A type of hashing that minimizes the number of keys that need to be remapped when a hash table gets resized. It’s often used by load balancers to distribute traffic to servers; it minimizes the number of request that get forwarded to different servers when new servers are added or when existing servers are brought down.

Imagine a circle and its has number value as it traversed, the servers will be plotted by configuration ont he circle. Each client will be assigned place on the circle by hashing - to find which client is to which server, it will follow in a clockwise path until next server is the one server

If server dies then the client just gets moved to the next server

You can also hash a server or the client onto the circle multiple times

Rendezvous Hashing

A type of hashing also coined highest random weight hashing. Allows for minimal re-distribution of mappings when a server goes down.

For every client it will be rank each server, and pick the highest ranking server - and when servers are removed, it goes to the second ranking server

SHA

Short for Secure Hash ALgorithms, the SHA is a collection of cryptographic hash functions used in the industry. These days, SHA-3 is popular choice to use in a system.

Relational Database

A type of structured database in which data is stored following a tabular format; often supports powerful querying using SQL

Non-Relational Database

In contrast with relational database (SQL databases), a type of database that is free of imposed, tabular-like structure. Non-relational databases are often referred to as NoSQL databases.

SQL

Structured Query Language. Relational databases can be used using a derivative of SQL such as PostgreSQL in the case of Postgres.

SQL Database

Any database that supports SQL. This term is often used synonymously with “relational database”, though in practice, not every relational database supports SQL

NoSQL Database

Any database that is not SQL-compatible is called noSQL

ACID Transition

A type of database transaction that has four important properties:

Atomicity: The operations that constitutes the transaction will either all succeed or all fail.

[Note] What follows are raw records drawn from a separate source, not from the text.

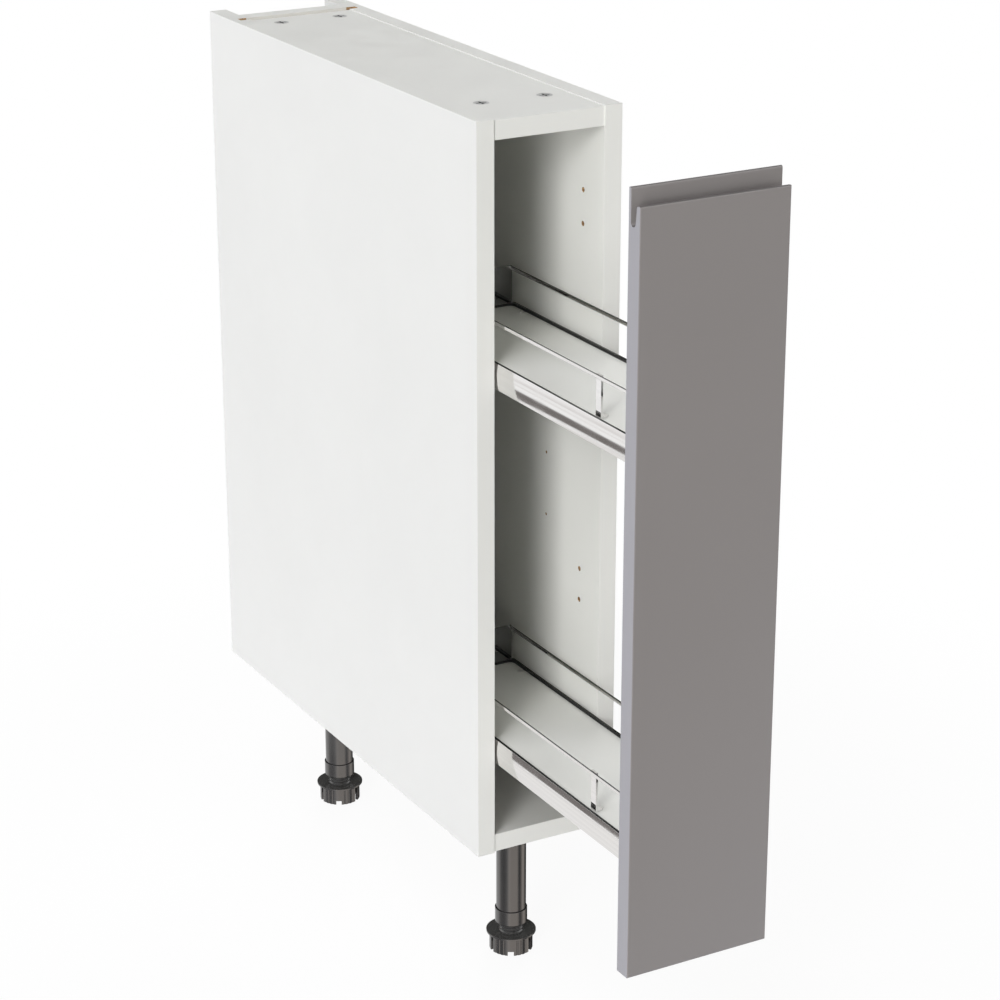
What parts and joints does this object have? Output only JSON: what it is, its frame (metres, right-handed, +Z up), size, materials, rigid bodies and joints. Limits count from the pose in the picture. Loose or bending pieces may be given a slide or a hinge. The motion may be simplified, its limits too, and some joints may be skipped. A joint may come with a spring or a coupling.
{
  "type": "pull-out base cabinet",
  "caption": "Narrow kitchen base cabinet with a grooved-grip front panel and trays with galleries that pull out together on ball-bearing runners, on adjustable legs.",
  "frame": {"origin": "on the floor under the middle of the object as stored, with its pull-out part of the way open", "axes": "+Z up, the front panel faces -Y, X across the width"},
  "size_m": [0.15, 0.8396, 0.87],
  "materials": {
    "white_board": "satin white melamine face on chipboard",
    "edge_strip": "satin white plastic edging",
    "front_paint": "satin grey lacquer on fibreboard",
    "cam_zinc": "dull dark zinc",
    "raw_wood": "bare beech",
    "leg_plastic": "satin black plastic",
    "screw_steel": "zinc plated",
    "runner_steel": "zinc plated",
    "cage_steel": "zinc plated",
    "ball_steel": "polished",
    "frame_steel": "zinc plated",
    "tray_board": "satin pale grey laminate on board",
    "seal_rubber": "satin black",
    "bright_metal": "polished"
  },
  "bodies": {
    "carcass": {"side_panel_left": "white_board", "side_panel_right": "white_board", "top_panel": "white_board", "bottom_panel": "white_board", "back_panel": "white_board", "back_rail": "white_board", "edge_strips": "edge_strip", "cams_top": "cam_zinc", "cams_bottom": "cam_zinc", "cam_bolts": "cam_zinc", "dowels": "raw_wood", "leg_socket_front": "leg_plastic", "leg_socket_rear": "leg_plastic", "leg_screws": "screw_steel", "leg_tube_front": "leg_plastic", "leg_tube_rear": "leg_plastic", "leg_collar_front": "leg_plastic", "leg_collar_rear": "leg_plastic", "runner_outer_lower": "runner_steel", "runner_outer_upper": "runner_steel", "runner_screws": "screw_steel"},
    "front_foot": {"leg_foot_front": "leg_plastic"},
    "rear_foot": {"leg_foot_rear": "leg_plastic"},
    "middle_lower": {"runner_middle_lower": "runner_steel"},
    "middle_upper": {"runner_middle_upper": "runner_steel"},
    "outer_cage_lower": {"cage_outer_lower": "cage_steel", "balls_outer_lower": "ball_steel"},
    "outer_cage_upper": {"cage_outer_upper": "cage_steel", "balls_outer_upper": "ball_steel"},
    "inner_cage_lower": {"cage_inner_lower": "cage_steel", "balls_inner_lower": "ball_steel"},
    "inner_cage_upper": {"cage_inner_upper": "cage_steel", "balls_inner_upper": "ball_steel"},
    "pull_out": {"runner_inner_lower": "runner_steel", "runner_inner_upper": "runner_steel", "tray_bracket_lower": "frame_steel", "tray_bracket_upper": "frame_steel", "bracket_screws": "screw_steel", "front_panel": "front_paint", "front_upright": "frame_steel", "door_bracket_lower": "frame_steel", "door_bracket_upper": "frame_steel", "door_screws": "screw_steel", "upright_screws": "screw_steel", "tray_frame_lower": "bright_metal", "tray_frame_upper": "bright_metal", "tray_board_lower": "tray_board", "tray_board_upper": "tray_board", "tray_seal_lower": "seal_rubber", "tray_seal_upper": "seal_rubber", "gallery_rail_lower": "bright_metal", "gallery_rail_upper": "bright_metal", "rear_guard_lower": "bright_metal", "rear_guard_upper": "bright_metal", "gallery_posts_lower": "bright_metal", "gallery_posts_upper": "bright_metal", "board_clips_lower": "bright_metal", "board_clips_upper": "bright_metal"}
  },
  "joints": [
    {"name": "pull_out_slide", "type": "slide", "parent": "carcass", "child": "pull_out", "axis": [0, -1, 0], "range_m": [-0.25, 0.18]},
    {"name": "middle_lower_slide", "type": "slide", "parent": "carcass", "child": "middle_lower", "axis": [0, -1, 0], "range_m": [-0.125, 0.09]},
    {"name": "outer_cage_lower_slide", "type": "slide", "parent": "carcass", "child": "outer_cage_lower", "axis": [0, -1, 0], "range_m": [-0.0625, 0.045]},
    {"name": "inner_cage_lower_slide", "type": "slide", "parent": "carcass", "child": "inner_cage_lower", "axis": [0, -1, 0], "range_m": [-0.1875, 0.135]},
    {"name": "middle_upper_slide", "type": "slide", "parent": "carcass", "child": "middle_upper", "axis": [0, -1, 0], "range_m": [-0.125, 0.09]},
    {"name": "outer_cage_upper_slide", "type": "slide", "parent": "carcass", "child": "outer_cage_upper", "axis": [0, -1, 0], "range_m": [-0.0625, 0.045]},
    {"name": "inner_cage_upper_slide", "type": "slide", "parent": "carcass", "child": "inner_cage_upper", "axis": [0, -1, 0], "range_m": [-0.1875, 0.135]},
    {"name": "front_foot_adjust", "type": "slide", "parent": "carcass", "child": "front_foot", "axis": [0, 0, -1], "range_m": [-0.008, 0.02]},
    {"name": "rear_foot_adjust", "type": "slide", "parent": "carcass", "child": "rear_foot", "axis": [0, 0, -1], "range_m": [-0.008, 0.02]}
  ],
  "couplings": [
    {"joint": "middle_lower_slide", "follows": "pull_out_slide", "ratio": 0.5},
    {"joint": "outer_cage_lower_slide", "follows": "pull_out_slide", "ratio": 0.25},
    {"joint": "inner_cage_lower_slide", "follows": "pull_out_slide", "ratio": 0.75},
    {"joint": "middle_upper_slide", "follows": "pull_out_slide", "ratio": 0.5},
    {"joint": "outer_cage_upper_slide", "follows": "pull_out_slide", "ratio": 0.25},
    {"joint": "inner_cage_upper_slide", "follows": "pull_out_slide", "ratio": 0.75}
  ]
}
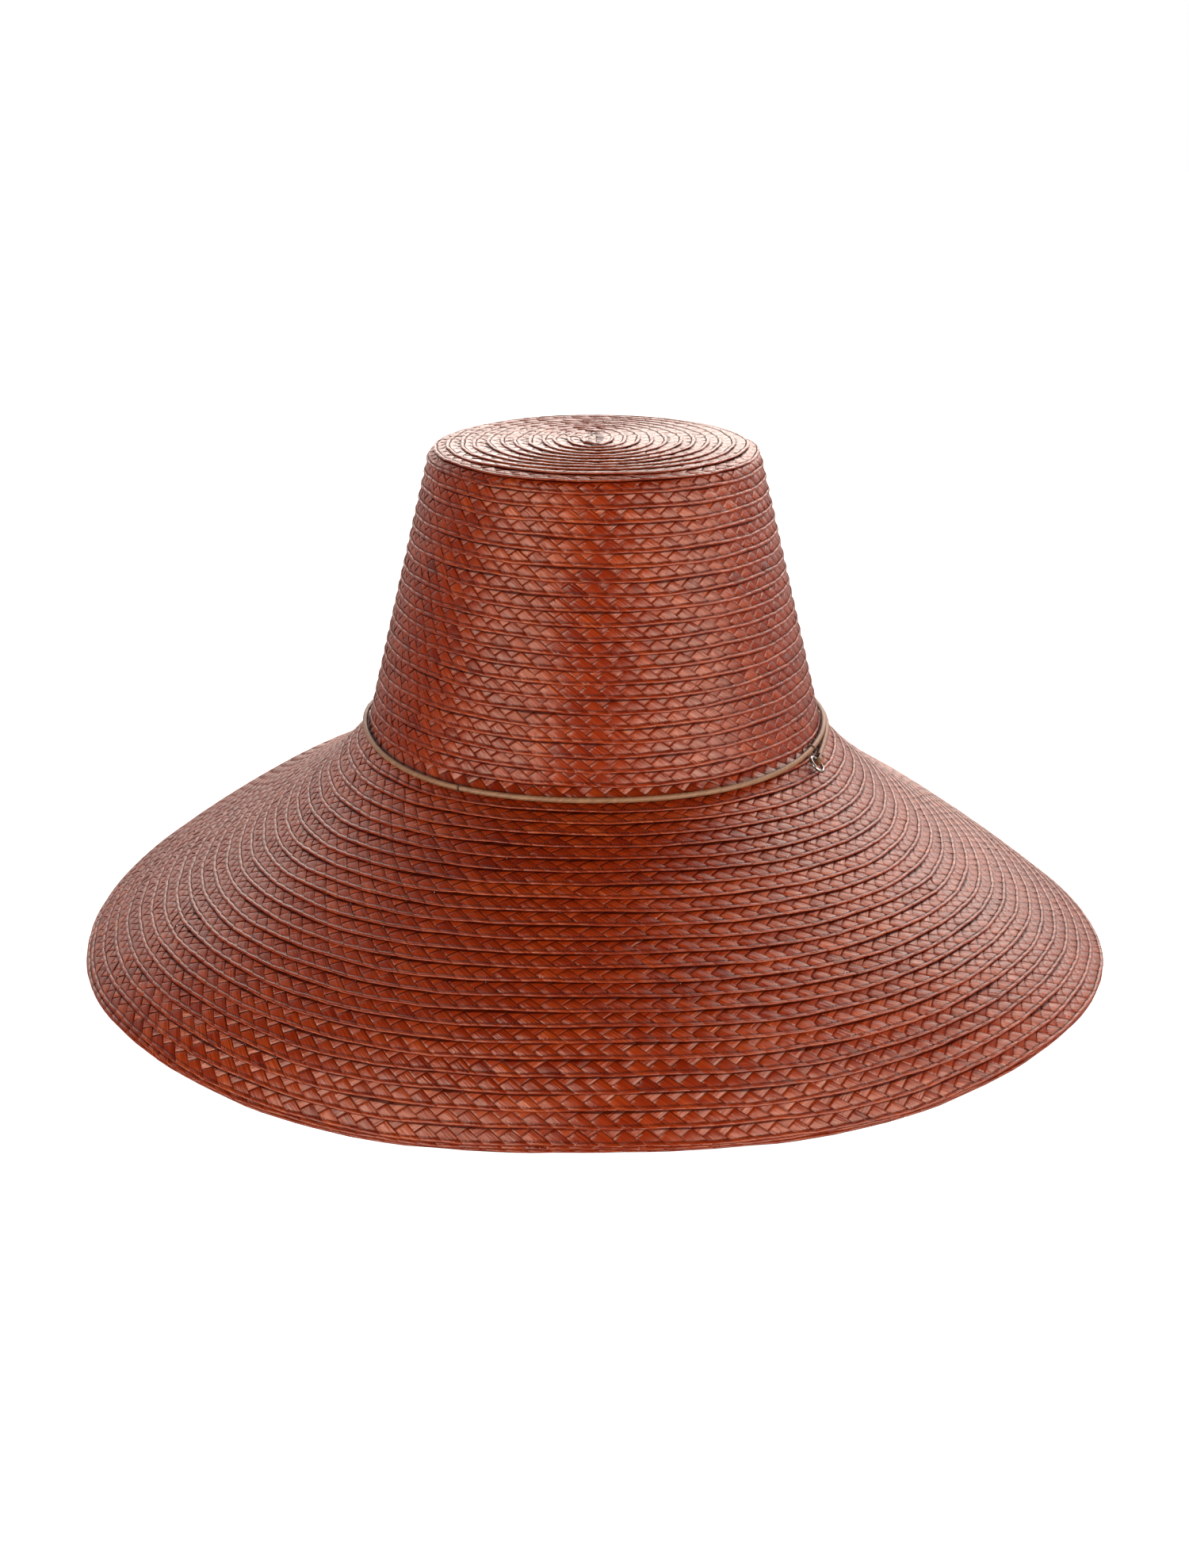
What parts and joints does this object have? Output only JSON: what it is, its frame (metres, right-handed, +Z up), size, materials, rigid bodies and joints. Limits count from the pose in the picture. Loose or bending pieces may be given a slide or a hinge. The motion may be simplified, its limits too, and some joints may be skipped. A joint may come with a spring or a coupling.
{
  "type": "conical palm-braid hat",
  "caption": "Wide-brimmed sun hat sewn in a spiral from plaited palm braid, with a tapering crown, a domed oval tip, a sloping wavy brim, a thin cord with a metal ring, and a sweatband.",
  "frame": {"origin": "middle of the head opening at the level where crown and brim meet", "axes": "+Z up through the crown; the front of the hat, which the wearer faces, is -Y; +X is the wearer's left"},
  "size_m": [0.3862, 0.401, 0.1939],
  "materials": {
    "palm_braid": "dyed palm leaf strips with a satin sheen",
    "sewing_thread": "matt cotton thread",
    "band_fabric": "ribbed woven cotton",
    "ribbon": "ribbed ribbon",
    "band_thread": "matt cotton thread",
    "label_fabric": "smooth woven satin, blank",
    "waxed_cord": "waxed, low gloss",
    "tack_thread": "matt cotton thread",
    "wrap_leather": "smooth leather",
    "ring_metal": "polished nickel-like"
  },
  "bodies": {
    "hat": {"tip_braid": "palm_braid", "crown_upper_braid": "palm_braid", "crown_lower_braid": "palm_braid", "brim_inner_braid": "palm_braid", "brim_middle_braid": "palm_braid", "brim_outer_braid": "palm_braid", "brim_edge_turnback": "palm_braid", "tip_stitching": "sewing_thread", "crown_stitching": "sewing_thread", "brim_stitching": "sewing_thread", "sweatband": "band_fabric", "sweatband_join_ribbon": "ribbon", "sweatband_stitching": "band_thread", "size_label": "label_fabric", "cord_band": "waxed_cord", "cord_tacks": "tack_thread", "cord_end_wrap": "wrap_leather"},
    "ring": {"end_ring": "ring_metal"}
  },
  "joints": [
    {"name": "ring_swing", "type": "hinge", "parent": "hat", "child": "ring", "pos_m": [0.08054, -0.0496, -0.00387], "axis": [-0.6821, 0.1249, 0.7205], "range_deg": [-4, 130]}
  ]
}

There is no in-between state
Consistency: The transaction cannot bring the database to an invalid state. After the transaction is committed or rolled back, the rules for each record will still apply, and all future transactions will see that effect of the transaction. Also named Strong Consistency
Isolation: The execution of multiple transactions concurrently will have the same effect sequentially
Durability: Any committed transaction is written to non volatile storage. It will not be undone by a crash, power loss, or network partition

Database Index

A special auxiliary data structure that allows your database to perform certain queries much faster. Indexes can typically only exists to reference structured data, like data stored in relational databases. In practice, you create an index on one or multiple columns in your database to greatly speed up read queries that you run very often, with the downside of slightly longer writes to your database, since writes have to take place in the relevant index

Strong Consistency

Strong consistency usually refers to the consistency of ACID transactions as eventual consistency

Eventual consistency

A consistency model which is unlike strong consistency. In this model, reads might return a view of the system that is stale. An eventually consistent datastore will give guarantees that the state of the database will eventually reflects writes within a time period

Postgres

A relational database that uses dialect of SQL called PostgreSQL. Provides ACID transactions.

Key-Value Stores

Key-Value Store

A key-value store is a flexible NoSQL database that often used for caching and dynamic configuration. Popular options include DynamoDB, Etcd, Redis, and Zookeeper - Lower latency, higher throughput

Etcd

A strongly consistent and highly available key-value store that’s often used to implement leader election in a system

Redis

An in-memory key-value store. Does offer some persistent storage options but is typically used as a really fast, best-effort caching solution. Redis is also often used to implement rate limiting

Zookeeper

Zookeeper is strongly consistent, highly available key-value store. It’s often used to store important configuration or to perform leader election

Specialized Storage Paradigm

Blob = binary large object - unstructured data

Blob Storage

Widely used kind of storage, in small and large scale systems. They don’t really count as databases per se, partially because they only allow the user to store and retrieve data based on the name of the blob. This is sort of like a key-value store but usually blob stores have different guarantees. They might be slower than KV stores but values can be megabytes large or sometimes gigabytes large. Usually people use this to store things like large binaries, databases snapshots, or images and other static assets that a website might have. Blob storage is rather complicated to have on premise, and only giant companies like Google and Amazon have infrastructure that supports it. So usually in the context of System Design interviews you can assume that you will be able to use GCS or S3. These are blob storage services hosted by Google and Amazon respectively, that cost money depending on how much storage you use and how often you store and retrieve blob from that storage.

Time Series Database

A TSDB is a special kind of database optimized for storing and analyzing time-indexed data: data points that specifically occur at a given moment in time. Examples of TSDBs are influxDB, Prometheus, and Graphite.

Graph Database

A type of database that stores data following the graph data model. Data entries in a graph database can have explicitly defined relationships, much like nodes in a graph can have edges.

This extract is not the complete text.